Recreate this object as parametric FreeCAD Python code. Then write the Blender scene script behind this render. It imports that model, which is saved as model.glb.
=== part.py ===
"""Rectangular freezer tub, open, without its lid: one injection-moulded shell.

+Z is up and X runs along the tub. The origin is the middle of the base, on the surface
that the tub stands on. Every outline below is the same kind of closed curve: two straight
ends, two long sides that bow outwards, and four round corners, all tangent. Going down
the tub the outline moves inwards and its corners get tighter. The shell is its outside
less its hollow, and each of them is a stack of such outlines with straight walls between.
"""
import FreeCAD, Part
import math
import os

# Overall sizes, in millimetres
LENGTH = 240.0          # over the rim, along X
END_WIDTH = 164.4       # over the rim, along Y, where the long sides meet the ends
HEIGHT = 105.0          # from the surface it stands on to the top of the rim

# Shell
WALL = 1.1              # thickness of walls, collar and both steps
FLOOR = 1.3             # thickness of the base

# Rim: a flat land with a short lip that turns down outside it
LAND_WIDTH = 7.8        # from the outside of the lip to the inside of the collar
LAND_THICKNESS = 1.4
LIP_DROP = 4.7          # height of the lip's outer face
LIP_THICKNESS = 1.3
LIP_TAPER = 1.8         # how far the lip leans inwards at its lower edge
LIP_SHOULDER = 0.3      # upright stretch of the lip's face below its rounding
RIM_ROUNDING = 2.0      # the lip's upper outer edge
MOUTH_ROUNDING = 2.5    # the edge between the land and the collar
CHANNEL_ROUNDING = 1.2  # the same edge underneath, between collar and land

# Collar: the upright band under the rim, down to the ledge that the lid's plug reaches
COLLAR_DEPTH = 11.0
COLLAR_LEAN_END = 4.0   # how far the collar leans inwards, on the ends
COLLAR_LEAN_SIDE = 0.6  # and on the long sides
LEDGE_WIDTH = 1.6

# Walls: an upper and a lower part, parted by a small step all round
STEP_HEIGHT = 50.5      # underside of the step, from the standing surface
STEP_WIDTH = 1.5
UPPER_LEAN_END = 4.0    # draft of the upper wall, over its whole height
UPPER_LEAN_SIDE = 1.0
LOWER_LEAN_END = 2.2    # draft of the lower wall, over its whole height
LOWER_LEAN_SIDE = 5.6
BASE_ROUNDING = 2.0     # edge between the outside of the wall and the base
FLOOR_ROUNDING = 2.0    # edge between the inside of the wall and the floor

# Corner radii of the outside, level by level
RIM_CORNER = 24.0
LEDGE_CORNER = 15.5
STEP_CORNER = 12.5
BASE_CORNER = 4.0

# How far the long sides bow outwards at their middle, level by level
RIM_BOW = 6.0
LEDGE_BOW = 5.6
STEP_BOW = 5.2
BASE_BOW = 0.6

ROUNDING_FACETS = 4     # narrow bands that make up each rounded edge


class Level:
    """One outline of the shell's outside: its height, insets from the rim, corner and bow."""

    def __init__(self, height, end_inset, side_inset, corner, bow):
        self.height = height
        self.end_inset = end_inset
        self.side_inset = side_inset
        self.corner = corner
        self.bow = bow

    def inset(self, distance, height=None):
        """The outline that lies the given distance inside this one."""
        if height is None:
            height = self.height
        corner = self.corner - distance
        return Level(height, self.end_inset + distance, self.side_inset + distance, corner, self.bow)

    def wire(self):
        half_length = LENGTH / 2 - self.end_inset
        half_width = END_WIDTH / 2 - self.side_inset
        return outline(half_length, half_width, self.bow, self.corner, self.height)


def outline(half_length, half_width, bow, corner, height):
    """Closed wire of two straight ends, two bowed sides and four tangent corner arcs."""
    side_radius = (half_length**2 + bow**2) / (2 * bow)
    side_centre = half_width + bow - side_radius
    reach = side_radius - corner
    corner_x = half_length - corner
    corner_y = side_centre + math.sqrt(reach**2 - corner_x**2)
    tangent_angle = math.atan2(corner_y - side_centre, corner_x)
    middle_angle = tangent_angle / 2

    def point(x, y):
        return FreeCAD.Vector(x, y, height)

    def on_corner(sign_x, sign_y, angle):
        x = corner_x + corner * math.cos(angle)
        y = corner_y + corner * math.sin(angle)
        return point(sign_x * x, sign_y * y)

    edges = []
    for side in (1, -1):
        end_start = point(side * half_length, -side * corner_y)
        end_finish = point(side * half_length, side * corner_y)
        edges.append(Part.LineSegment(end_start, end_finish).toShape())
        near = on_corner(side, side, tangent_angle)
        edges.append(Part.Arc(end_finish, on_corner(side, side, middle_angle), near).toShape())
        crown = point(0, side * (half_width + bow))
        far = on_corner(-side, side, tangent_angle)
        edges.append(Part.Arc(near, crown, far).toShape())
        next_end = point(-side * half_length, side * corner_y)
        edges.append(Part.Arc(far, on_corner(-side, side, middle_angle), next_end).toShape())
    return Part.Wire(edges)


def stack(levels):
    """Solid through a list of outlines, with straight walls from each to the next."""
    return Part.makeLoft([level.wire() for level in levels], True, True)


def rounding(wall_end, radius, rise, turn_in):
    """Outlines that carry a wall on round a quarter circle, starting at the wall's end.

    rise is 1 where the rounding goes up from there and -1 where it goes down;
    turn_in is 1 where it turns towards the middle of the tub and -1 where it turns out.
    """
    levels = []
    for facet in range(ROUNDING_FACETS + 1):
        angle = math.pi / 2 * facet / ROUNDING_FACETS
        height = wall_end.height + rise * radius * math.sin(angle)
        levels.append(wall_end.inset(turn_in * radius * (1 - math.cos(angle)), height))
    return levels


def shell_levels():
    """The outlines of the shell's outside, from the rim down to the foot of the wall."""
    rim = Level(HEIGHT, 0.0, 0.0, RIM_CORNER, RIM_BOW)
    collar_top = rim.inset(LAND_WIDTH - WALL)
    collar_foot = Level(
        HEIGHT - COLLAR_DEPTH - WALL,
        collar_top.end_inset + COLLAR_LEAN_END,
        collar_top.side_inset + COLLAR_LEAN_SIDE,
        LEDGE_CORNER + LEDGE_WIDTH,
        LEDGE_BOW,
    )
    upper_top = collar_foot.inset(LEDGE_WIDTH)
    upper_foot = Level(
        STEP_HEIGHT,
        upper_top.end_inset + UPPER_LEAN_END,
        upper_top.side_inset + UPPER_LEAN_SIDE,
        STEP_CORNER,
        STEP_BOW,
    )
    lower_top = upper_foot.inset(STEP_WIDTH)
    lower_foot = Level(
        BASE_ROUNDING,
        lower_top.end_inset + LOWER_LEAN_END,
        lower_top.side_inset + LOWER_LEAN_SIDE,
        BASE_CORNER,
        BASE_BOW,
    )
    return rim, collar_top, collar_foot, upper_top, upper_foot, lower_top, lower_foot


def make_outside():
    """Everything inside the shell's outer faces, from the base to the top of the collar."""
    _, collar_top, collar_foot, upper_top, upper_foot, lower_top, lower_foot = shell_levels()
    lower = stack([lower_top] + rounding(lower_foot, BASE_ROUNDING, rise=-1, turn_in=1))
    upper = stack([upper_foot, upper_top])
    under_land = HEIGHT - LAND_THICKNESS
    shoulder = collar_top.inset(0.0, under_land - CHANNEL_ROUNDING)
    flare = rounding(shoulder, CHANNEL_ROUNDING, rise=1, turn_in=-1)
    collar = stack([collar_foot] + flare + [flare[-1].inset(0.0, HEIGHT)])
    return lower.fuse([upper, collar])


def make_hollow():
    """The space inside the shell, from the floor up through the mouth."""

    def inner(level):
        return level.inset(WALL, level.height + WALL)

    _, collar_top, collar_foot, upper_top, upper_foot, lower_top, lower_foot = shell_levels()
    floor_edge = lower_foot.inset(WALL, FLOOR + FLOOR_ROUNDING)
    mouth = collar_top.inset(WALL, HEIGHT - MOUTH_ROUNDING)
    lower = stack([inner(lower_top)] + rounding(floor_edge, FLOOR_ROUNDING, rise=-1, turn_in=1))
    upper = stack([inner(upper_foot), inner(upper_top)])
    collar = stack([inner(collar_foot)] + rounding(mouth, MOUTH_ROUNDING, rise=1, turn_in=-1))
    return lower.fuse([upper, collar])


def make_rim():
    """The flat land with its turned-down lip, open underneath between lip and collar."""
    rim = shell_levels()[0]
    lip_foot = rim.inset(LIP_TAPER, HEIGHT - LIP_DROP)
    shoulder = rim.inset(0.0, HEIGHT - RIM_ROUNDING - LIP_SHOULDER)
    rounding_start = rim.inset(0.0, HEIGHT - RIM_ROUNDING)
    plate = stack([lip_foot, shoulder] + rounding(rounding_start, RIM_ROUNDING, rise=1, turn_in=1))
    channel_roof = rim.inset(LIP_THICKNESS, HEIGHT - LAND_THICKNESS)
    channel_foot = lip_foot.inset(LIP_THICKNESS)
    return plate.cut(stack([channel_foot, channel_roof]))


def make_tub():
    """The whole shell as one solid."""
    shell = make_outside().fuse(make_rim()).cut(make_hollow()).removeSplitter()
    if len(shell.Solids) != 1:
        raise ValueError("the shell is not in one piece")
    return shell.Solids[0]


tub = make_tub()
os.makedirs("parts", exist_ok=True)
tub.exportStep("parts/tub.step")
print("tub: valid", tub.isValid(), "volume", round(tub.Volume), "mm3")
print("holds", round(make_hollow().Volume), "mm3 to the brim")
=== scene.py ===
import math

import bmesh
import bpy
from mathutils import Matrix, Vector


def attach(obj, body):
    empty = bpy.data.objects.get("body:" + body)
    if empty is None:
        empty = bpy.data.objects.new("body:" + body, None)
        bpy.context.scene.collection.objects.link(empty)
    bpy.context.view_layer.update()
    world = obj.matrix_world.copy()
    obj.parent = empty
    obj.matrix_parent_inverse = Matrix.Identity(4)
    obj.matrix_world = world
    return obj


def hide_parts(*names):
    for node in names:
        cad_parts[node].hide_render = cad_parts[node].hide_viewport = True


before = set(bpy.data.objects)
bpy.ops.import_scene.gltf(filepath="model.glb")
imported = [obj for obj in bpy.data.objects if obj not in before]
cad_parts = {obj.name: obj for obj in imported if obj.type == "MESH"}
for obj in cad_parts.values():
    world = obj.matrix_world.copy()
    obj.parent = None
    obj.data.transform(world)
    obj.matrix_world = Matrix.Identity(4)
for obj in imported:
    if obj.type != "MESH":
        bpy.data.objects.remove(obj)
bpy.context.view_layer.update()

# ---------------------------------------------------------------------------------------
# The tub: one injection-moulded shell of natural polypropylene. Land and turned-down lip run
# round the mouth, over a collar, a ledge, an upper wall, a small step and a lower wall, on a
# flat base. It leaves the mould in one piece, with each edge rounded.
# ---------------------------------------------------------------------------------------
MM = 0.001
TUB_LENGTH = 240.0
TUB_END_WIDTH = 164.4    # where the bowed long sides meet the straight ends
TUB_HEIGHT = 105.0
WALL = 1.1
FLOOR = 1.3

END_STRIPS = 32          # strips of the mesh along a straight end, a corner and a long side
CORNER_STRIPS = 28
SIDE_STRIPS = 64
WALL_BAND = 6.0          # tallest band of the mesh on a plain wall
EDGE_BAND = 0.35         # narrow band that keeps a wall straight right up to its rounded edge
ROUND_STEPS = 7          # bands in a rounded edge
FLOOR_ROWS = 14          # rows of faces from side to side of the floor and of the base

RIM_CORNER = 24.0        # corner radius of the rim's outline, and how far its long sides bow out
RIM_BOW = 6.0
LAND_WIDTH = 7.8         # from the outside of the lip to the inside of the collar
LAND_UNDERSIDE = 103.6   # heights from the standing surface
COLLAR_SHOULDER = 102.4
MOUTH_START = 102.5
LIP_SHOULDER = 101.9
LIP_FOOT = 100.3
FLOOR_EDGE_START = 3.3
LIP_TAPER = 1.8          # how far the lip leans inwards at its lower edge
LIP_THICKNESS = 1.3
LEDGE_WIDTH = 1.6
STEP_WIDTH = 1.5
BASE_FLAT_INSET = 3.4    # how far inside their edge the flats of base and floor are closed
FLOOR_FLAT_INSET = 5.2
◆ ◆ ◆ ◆
The lines to transcribe begin at the line with "tub = make_tub()" and end at the line with "bpy.data.objects.remove(obj)"; copy them exactly, both ends included.

- _EXERCISE SOLUTION_
tub = make_tub()
os.makedirs("parts", exist_ok=True)
tub.exportStep("parts/tub.step")
print("tub: valid", tub.isValid(), "volume", round(tub.Volume), "mm3")
print("holds", round(make_hollow().Volume), "mm3 to the brim")
=== scene.py ===
import math

import bmesh
import bpy
from mathutils import Matrix, Vector


def attach(obj, body):
    empty = bpy.data.objects.get("body:" + body)
    if empty is None:
        empty = bpy.data.objects.new("body:" + body, None)
        bpy.context.scene.collection.objects.link(empty)
    bpy.context.view_layer.update()
    world = obj.matrix_world.copy()
    obj.parent = empty
    obj.matrix_parent_inverse = Matrix.Identity(4)
    obj.matrix_world = world
    return obj


def hide_parts(*names):
    for node in names:
        cad_parts[node].hide_render = cad_parts[node].hide_viewport = True


before = set(bpy.data.objects)
bpy.ops.import_scene.gltf(filepath="model.glb")
imported = [obj for obj in bpy.data.objects if obj not in before]
cad_parts = {obj.name: obj for obj in imported if obj.type == "MESH"}
for obj in cad_parts.values():
    world = obj.matrix_world.copy()
    obj.parent = None
    obj.data.transform(world)
    obj.matrix_world = Matrix.Identity(4)
for obj in imported:
    if obj.type != "MESH":
        bpy.data.objects.remove(obj)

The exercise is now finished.